Some help is available. Nebraska farmers have received $23.6 million in federal insurance for flood damage to crops in 2011. They can also can apply for a portion of nearly $12 million set aside by the U.S. Department of Agriculture to help pay for restoring fields, and repairing waterways and wetlands. 

In Olson's view, the flood of 2011 was a man-made situation caused by the Army Corps of Engineers.

More water entered the Missouri River in 2011 than any year on record —61 million acre-feet. It overwhelmed the flood capacity of the dams and reservoirs controlled by the Army Corps of Engineers, and to move that water through the system, releases from Gavin's Point Dam were increased to 160,000 cubic feet-per-second (CFS), double the previous record. It stayed that way for months.

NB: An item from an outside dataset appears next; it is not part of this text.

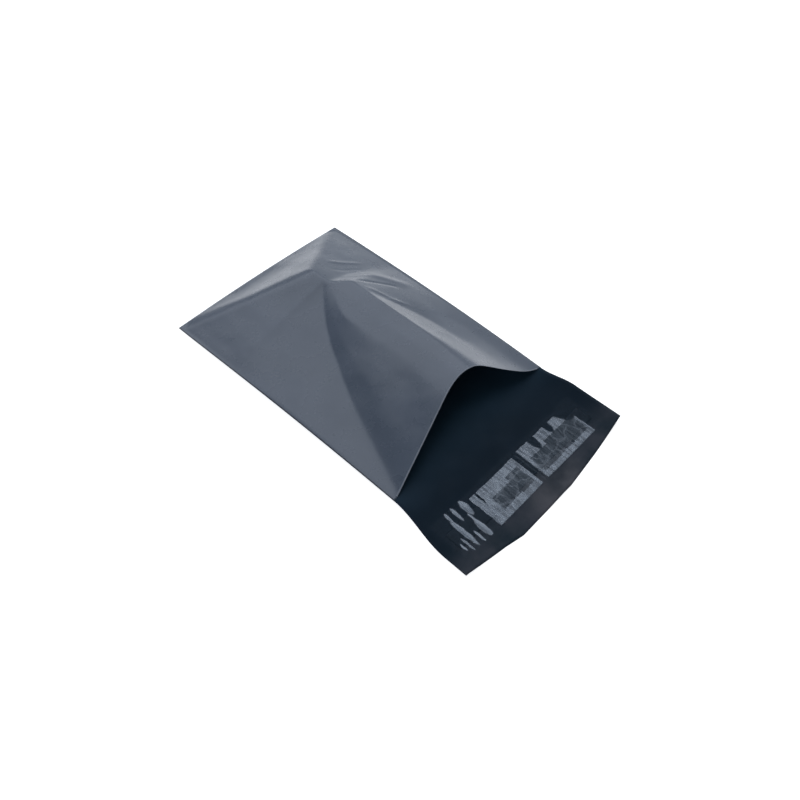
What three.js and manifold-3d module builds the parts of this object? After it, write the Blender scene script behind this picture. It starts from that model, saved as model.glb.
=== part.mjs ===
// Self-seal mailing bag, lying on its back with the mouth propped open.
// Millimetres, +Z up. X runs across the bag, +Y points to the folded bottom end
// and -Y to the sealing lip. The origin is on the table under the middle of the bag.
//
// The film is one folded sheet: front panel, folded end, back panel and lip. Along
// both sides the two panels are welded together. "Reach" below means the distance
// from the folded end, measured along the table towards the lip.
import * as THREE from 'three';
import { mergeVertices } from 'three/addons/utils/BufferGeometryUtils.js';
import Module from 'manifold-3d';

// ---- Driving dimensions ----
const WIDTH = 165;              // folded end, edge to edge
const BODY_LENGTH = 229;        // folded end to mouth
const LIP_LENGTH = 66;          // mouth to the lip's side corners, 74 in the middle
const FILM = 0.35;              // thickness of one layer of film
const WELD = 2.5;               // width of each side weld

// The two sides differ: how far each is drawn in at the mouth, the reach where the lip
// is full width again, and the reach up to which the side stands clear of the table.
const LEFT = { pinch: 6.2, flareEnd: 278, liftSpan: 263 };
const RIGHT = { pinch: 4.6, flareEnd: 255, liftSpan: 343 };

const PINCH_BEND = 1.3;         // above 1 the sides draw in later along the body
const EDGE_LIFT = 6;            // side welds, clear of the table along the body
const END_LIFT = 2;             // middle of the folded end, clear of the table
const END_LIFT_REACH = 20;      // reach where the bag lies flat again after that
const LIP_CORNER_LIFT = 2.2;    // free corners of the lip
const LIP_FLAT = 20;            // first part of the lip, not lifted at its sides
const CURL_WIDTH = 30;          // strip inside each weld that curves up to it
const WELD_DROOP = 0.12;        // how much lower the outer edge of a weld is

// Free edge of the lip, as straight runs between [across, reach] places.
const LIP_EDGE = [[-82.5, 295], [-50, 300], [-36, 303], [14, 303], [47, 299.6], [82.5, 295]];

// Where the valley, the ridge and the hip of the propped-up front panel meet.
const PEAK = { x: 14, reach: 66, height: 29 };
const HIP_SLOPE = 0.58;         // folded end, rise per millimetre of reach
const HIP_ROUND = 5;            // softness of the ridge round the folded end

// The ridge at the mouth, from left to right, as [across, height].
const SHOULDER = [0, 32.8];
const CROWN = [12, 35.6];
const CREASE = [27, 33.6];      // sharp line down the right side of the ridge
const BAND_FOOT = 48;           // where the steep band below that line ends
const BAND_SLOPE = 0.72;
const FOOT_HEIGHT = 2.2;        // corners of the mouth
const VALLEY_BEND = { across: 0.76, height: 0.63 };  // below 1 it runs out and down early
const SAG = { shoulder: 3.4, crown: 2.2, crease: 0.4 };  // droop of each line midway along
const SHOULDER_SPREAD = 0.3;    // shares of the way to the mouth over which the shoulder,
const CREASE_SPREAD = 0.12;     // the crease and the foot of the band move out
const BAND_SPREAD = 0.6;
const BAND_FLARE = 3;           // how much further out the foot of the band is at the mouth
const BULGE_AT = 0.4;           // place of the bend between valley and shoulder
const BULGE_RISE = 0.06;
const HEM_AT = 0.6;             // place of the droop between the band and the right weld
const HEM_DROP = 2.4;
const MOUTH_LEAN = 0.7;         // how far the mouth edge draws back as it rises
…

Jody Farhat, chief of the Corps' Missouri River Basin Water Management Division, said the volume of water made record-setting releases unavoidable.

"Even if the reservoirs had no water in them, if you want to end up a year later exactly where you started, you have to pass the 61 million acre-feet of water through the reservoirs and through the downstream river reach," he said. "And that requires releases of about 100,000 CFS for a long period of time."  

Farhat said that means major damage was also unavoidable. For example, the levee near Hamburg, Iowa, was breached while releases were still around 70,000 CFS.

But Olson isn’t satisfied. He created a group with other farmers and riverside business people called Responsible River Management, and said the Army Corps should have been prepared for the extra runoff last year.

Brigadier General John McMahon, the Northwestern Division commander, said increasing the capacity of the river channel could make a difference in the future. Accomplishing that would most likely mean moving back levees, and, McMahon said, recognizing a greater risk to living, farming and working on the floodplain.

"I mean, if we're serious long-term about accommodating an event like occurred in 2011, we're going to have to change the way the floodplain is viewed," he said. "Local zoning laws and development and all that needs to be thought about in a new light."

On that point, Olson agrees.

Touring a neighbor's field where the river broke out of its main channel and carved what is now a small, oxbow lake, he said: “They're going to have to rewrite the book after this one."